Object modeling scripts
┌────────
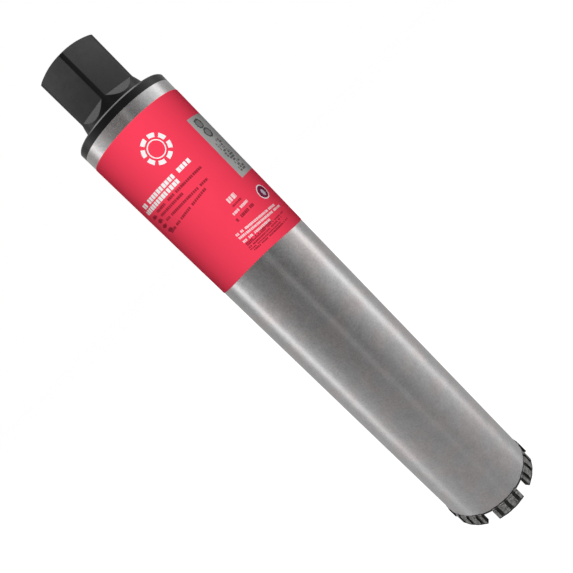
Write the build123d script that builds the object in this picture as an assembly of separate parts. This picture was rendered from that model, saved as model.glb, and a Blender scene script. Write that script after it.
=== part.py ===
from build123d import *
from math import degrees, radians, tan
import os

# Driving dimensions in millimetres; heights are counted from the cutting tips

# Barrel tube
tube_od = 74.0
tube_wall = 2.2
tube_length = 371.5

# Diamond segments round the crown, proud of the tube's wall outside and inside
segment_count = 7
segment_stand_out = 1.1
segment_stand_in = 0.7
segment_height = 8.5
segment_length = 24.7
tip_chamfer = 0.4
crown_turn = -2.3

# Grooves between the pads on a segment's outer and inner faces
groove_pitch = 8.2
groove_width = 2.4
outer_groove_depth = 1.0
inner_groove_depth = 0.6

# Hub flange, brazed on the tube's upper end
rim_height = 5.6
rim_chamfer = 1.0
spigot_length = 6.0
spigot_clearance = 0.05
spigot_chamfer = 0.8

# Turned collar of the hub and its six wrench flats
hub_height = 50.0
collar_diameter = 49.4
collar_foot_radius = 1.5
across_flats = 44.45
flat_length = 34.8
runout_angle = 26.0
end_face_diameter = 42.0
end_chamfer_angle = 22.0
hub_turn = 0.0

# Spindle thread in the collar, as a plain bore of its major diameter, and the water way below it
thread_major_diameter = 31.8
thread_depth = 40.0
thread_lead_in = 1.6
water_way_diameter = 25.4
water_way_chamfer = 1.0

# Printed label wrapped round the tube
label_thickness = 0.35
label_glue = 0.05
label_height = 112.5
label_below_hub = 8.2
label_seam = 3.0
label_lower_slant = 1.2

# Radii and heights that follow
tube_r = tube_od / 2
segment_outer_r = tube_r + segment_stand_out
segment_inner_r = tube_r - tube_wall - segment_stand_in
bore_r = thread_major_diameter / 2
collar_r = collar_diameter / 2
tube_foot_z = segment_height
tube_top_z = tube_foot_z + tube_length
hub_top_z = tube_top_z + hub_height
front = -90.0


def turned(profile, arc=360.0):
    """Solid turned about Z from a closed outline of (radius, height) points."""
    face = make_face(Plane.XZ * Polyline(*profile, close=True))
    return revolve(face, Axis.Z, arc)


def tube():
    outside = Cylinder(tube_r, tube_length)
    inside = Cylinder(tube_r - tube_wall, tube_length)
    return Pos(0, 0, tube_foot_z + tube_length / 2) * (outside - inside)


def hub_blank():
    """Flange, spigot and collar as one turned piece, with thread bore and water way."""
    spigot_r = tube_r - tube_wall - spigot_clearance
    spigot_z = tube_top_z - spigot_length
    rim_z = tube_top_z + rim_height
    water_r = water_way_diameter / 2
    thread_foot_z = hub_top_z - thread_depth
    end_r = end_face_diameter / 2
    chamfer_foot_z = hub_top_z - (collar_r - end_r) * tan(radians(end_chamfer_angle))
    blank = turned([
        (water_r, spigot_z + water_way_chamfer),
        (water_r + water_way_chamfer, spigot_z),
        (spigot_r - spigot_chamfer, spigot_z),
        (spigot_r, spigot_z + spigot_chamfer),
        (spigot_r, tube_top_z),
        (tube_r, tube_top_z),
        (tube_r, rim_z - rim_chamfer),
        (tube_r - rim_chamfer, rim_z),
        (collar_r, rim_z),
        (collar_r, chamfer_foot_z),
        (end_r, hub_top_z),
        (bore_r + thread_lead_in, hub_top_z),
        (bore_r, hub_top_z - thread_lead_in),
        (bore_r, thread_foot_z),
        (water_r, thread_foot_z),
    ])
    foot = blank.edges().filter_by(GeomType.CIRCLE).sort_by(
        lambda edge: abs(edge.radius - collar_r) + abs(edge.center().Z - rim_z))[0]
    return fillet(foot, collar_foot_radius)


def flat_cutter():
    """What the mill takes off for one flat, with the sloped run-out at its lower end."""
    apothem = across_flats / 2
    reach = collar_r + collar_foot_radius / 2
    flat_end_z = hub_top_z - flat_length
    runout_z = flat_end_z - (reach - apothem) / tan(radians(runout_angle))
    outline = Polyline(
        (apothem, flat_end_z),
        (apothem, hub_top_z + 1),
        (reach, hub_top_z + 1),
        (reach, runout_z),
        close=True)
    return extrude(make_face(Plane.XZ * outline), amount=collar_r, both=True)


def hub():
    body = hub_blank()
    for index in range(6):
        body -= Rot(0, 0, front + hub_turn + 30 + 60 * index) * flat_cutter()
    return body


def groove_angles(count):
    """Angles of evenly pitched grooves, set about the middle of a segment."""
    pitch = degrees(groove_pitch / segment_outer_r)
    return [(index - (count - 1) / 2) * pitch for index in range(count)]


def groove(radius, depth):
    """A slot as high as the segment, cut into the face at this radius along X."""
    return Pos(radius, 0, segment_height / 2) * Box(2 * depth, groove_width, 2 * segment_height)


def segment():
    """One segment on +X; its inner grooves stand between its outer ones and at its ends."""
    arc = degrees(segment_length / segment_outer_r)
    body = turned([
        (segment_inner_r, tip_chamfer),
        (segment_inner_r + tip_chamfer, 0),
        (segment_outer_r - tip_chamfer, 0),
        (segment_outer_r, tip_chamfer),
        (segment_outer_r, segment_height),
        (segment_inner_r, segment_height),
    ], arc)
    body = Rot(0, 0, -arc / 2) * body
    grooves_outside = round(segment_length / groove_pitch)
    for angle in groove_angles(grooves_outside):
        body -= Rot(0, 0, angle) * groove(segment_outer_r, outer_groove_depth)
    for angle in groove_angles(grooves_outside + 1):
        body -= Rot(0, 0, angle) * groove(segment_inner_r, inner_groove_depth)
    return body


def crown():
    """The ring of segments, the first of them turned a little from the front."""
    pitch = 360.0 / segment_count
    return {f"segment_{index + 1}": Rot(0, 0, front + crown_turn + pitch * index) * segment()
            for index in range(segment_count)}


def label():
    """Sleeve open by a narrow seam at the back, its lower edge cut slightly askew."""
    inner_r = tube_r + label_glue
    outer_r = inner_r + label_thickness
    top_z = tube_top_z - label_below_hub
    foot_z = top_z - label_height
    spare = 2 * outer_r * tan(radians(label_lower_slant))
    seam_angle = degrees(label_seam / outer_r)
    sleeve = turned([
        (inner_r, foot_z - spare),
        (outer_r, foot_z - spare),
        (outer_r, top_z),
        (inner_r, top_z),
    ], 360 - seam_angle)
    sleeve = Rot(0, 0, front + 180 + seam_angle / 2) * sleeve
    below = Box(4 * outer_r, 4 * outer_r, 4 * spare, align=(Align.CENTER, Align.CENTER, Align.MAX))
    return sleeve - Pos(0, 0, foot_z) * Rot(0, label_lower_slant, 0) * below


def main():
    os.makedirs("parts", exist_ok=True)
    nodes = {"tube": tube(), "hub": hub(), "label": label(), **crown()}
    for name, solid in nodes.items():
        export_step(solid, f"parts/{name}.step")


main()
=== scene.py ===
# Diamond core bit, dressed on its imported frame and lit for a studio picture
import math

import bmesh
import bpy
from mathutils import Matrix, Vector


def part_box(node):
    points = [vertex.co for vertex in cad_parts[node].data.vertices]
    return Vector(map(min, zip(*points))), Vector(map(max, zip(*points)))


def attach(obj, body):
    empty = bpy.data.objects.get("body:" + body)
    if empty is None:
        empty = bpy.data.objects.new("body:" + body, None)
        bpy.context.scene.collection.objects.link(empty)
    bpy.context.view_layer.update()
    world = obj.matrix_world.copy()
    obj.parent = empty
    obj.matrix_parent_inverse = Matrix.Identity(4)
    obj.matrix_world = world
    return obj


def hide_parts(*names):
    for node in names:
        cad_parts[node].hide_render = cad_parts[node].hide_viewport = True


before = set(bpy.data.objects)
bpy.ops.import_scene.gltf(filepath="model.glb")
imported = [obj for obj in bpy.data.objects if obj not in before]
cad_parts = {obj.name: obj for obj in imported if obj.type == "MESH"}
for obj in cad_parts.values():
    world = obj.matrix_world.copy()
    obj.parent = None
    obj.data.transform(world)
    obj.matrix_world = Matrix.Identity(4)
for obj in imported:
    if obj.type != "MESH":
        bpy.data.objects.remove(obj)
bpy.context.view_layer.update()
mm = 0.001
front = -90.0  # angle of the label's front round Z, in degrees
# the tube's radius and heights as the frame has them, in millimetres like the sizes below
tubeLow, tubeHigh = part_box("tube")
tubeRadius, tubeFoot, tubeTop = tubeHigh.x / mm, tubeLow.z / mm, tubeHigh.z / mm
hubTop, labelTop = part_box("hub")[1].z / mm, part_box("label")[1].z / mm


class Wire:
    # one output socket, so that shader and field maths reads as a plain expression

    def __init__(self, graph, socket):
        self.graph, self.socket = graph, socket

    def math(self, operation, *others):
        return self.graph.math(operation, self, *others)

    def other(self, name):
        return Wire(self.graph, self.socket.node.outputs[name])

    def __add__(self, value):
        return self.math("ADD", value)

    def __radd__(self, value):
        return self.graph.math("ADD", value, self)

    def __sub__(self, value):
        return self.math("SUBTRACT", value)

    def __rsub__(self, value):
        return self.graph.math("SUBTRACT", value, self)

    def __mul__(self, value):
        return self.math("MULTIPLY", value)

    def __rmul__(self, value):
        return self.graph.math("MULTIPLY", value, self)

    def __truediv__(self, value):
        return self.math("DIVIDE", value)

    def __rtruediv__(self, value):
        return self.graph.math("DIVIDE", value, self)

    def __neg__(self):
        return self * -1.0

    def __abs__(self):
        return self.math("ABSOLUTE")

    def near(self, middle, reach):
        return self.math("COMPARE", middle, reach)

    def above(self, value):
        return self.math("GREATER_THAN", value)

    def below(self, value):
        return self.math("LESS_THAN", value)

    def larger(self, value):
        return self.math("MAXIMUM", value)

    def floor(self):
        return self.math("FLOOR")

    def fraction(self):
        return self.math("FRACT")

    def ease(self, start, end, low=0.0, high=1.0):
        # smooth step from low at start to high at end
        return self.graph.add("ShaderNodeMapRange", {"interpolation_type": "SMOOTHSTEP"},
                              {"Value": self, "From Min": start, "From Max": end,
                               "To Min": low, "To Max": high})


class Graph:
    # a node tree and the one way in which nodes are added to it

    def __init__(self, tree):
        self.tree = tree

    def feed(self, socket, value):
        if isinstance(value, Wire):
            self.tree.links.new(value.socket, socket)
        else:
            socket.default_value = value

    def add(self, kind, settings=None, sockets=None, output=0):
        node = self.tree.nodes.new(kind)
        for name, value in (settings or {}).items():
            if name == "stops":
                self.setStops(node.color_ramp, value)
            else:
                setattr(node, name, value)
        for name, value in (sockets or {}).items():
            self.feed(node.inputs[name], value)
        return Wire(self, node.outputs[output]) if node.outputs else node

    def setStops(self, ramp, stops):
        while len(ramp.elements) > 1:
            ramp.elements.remove(ramp.elements[-1])
        for index, (place, level) in enumerate(stops):
            element = ramp.elements[0] if index == 0 else ramp.elements.new(place)
            element.position = place
            element.color = rgb(level, level, level)

    def math(self, operation, *values):
        return self.add("ShaderNodeMath", {"operation": operation}, dict(enumerate(values)))

    def vector(self, operation, *values, **named):
        sockets = dict(enumerate(values))
        sockets.update(named)
        return self.add("ShaderNodeVectorMath", {"operation": operation}, sockets)

    def mixColor(self, factor, first, second, blend="MIX"):
        return self.add("ShaderNodeMix", {"data_type": "RGBA", "blend_type": blend},
                        {0: factor, 6: first, 7: second}, output=2)


def rgb(red, green, blue):
    return (red, green, blue, 1.0)


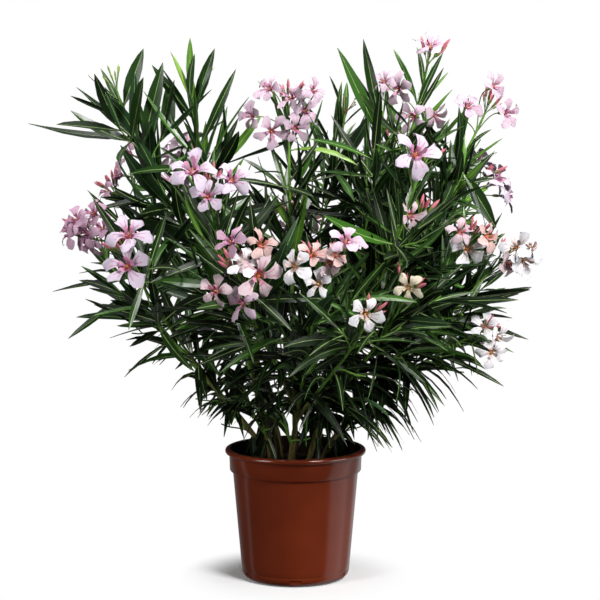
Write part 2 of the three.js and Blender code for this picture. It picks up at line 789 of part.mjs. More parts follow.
└────────
DIRECTIVE ▸
Above are the records. Copy the lines beginning at the one that has "return sleeve - Pos(0, 0, foot_z)" and ending with the one that has "zip(*points))), Vector(map(max, zip(*points)))", unchanged.

THE ANSWER ▸
    return sleeve - Pos(0, 0, foot_z) * Rot(0, label_lower_slant, 0) * below


def main():
    os.makedirs("parts", exist_ok=True)
    nodes = {"tube": tube(), "hub": hub(), "label": label(), **crown()}
    for name, solid in nodes.items():
        export_step(solid, f"parts/{name}.step")


main()
=== scene.py ===
# Diamond core bit, dressed on its imported frame and lit for a studio picture
import math

import bmesh
import bpy
from mathutils import Matrix, Vector


def part_box(node):
    points = [vertex.co for vertex in cad_parts[node].data.vertices]
    return Vector(map(min, zip(*points))), Vector(map(max, zip(*points)))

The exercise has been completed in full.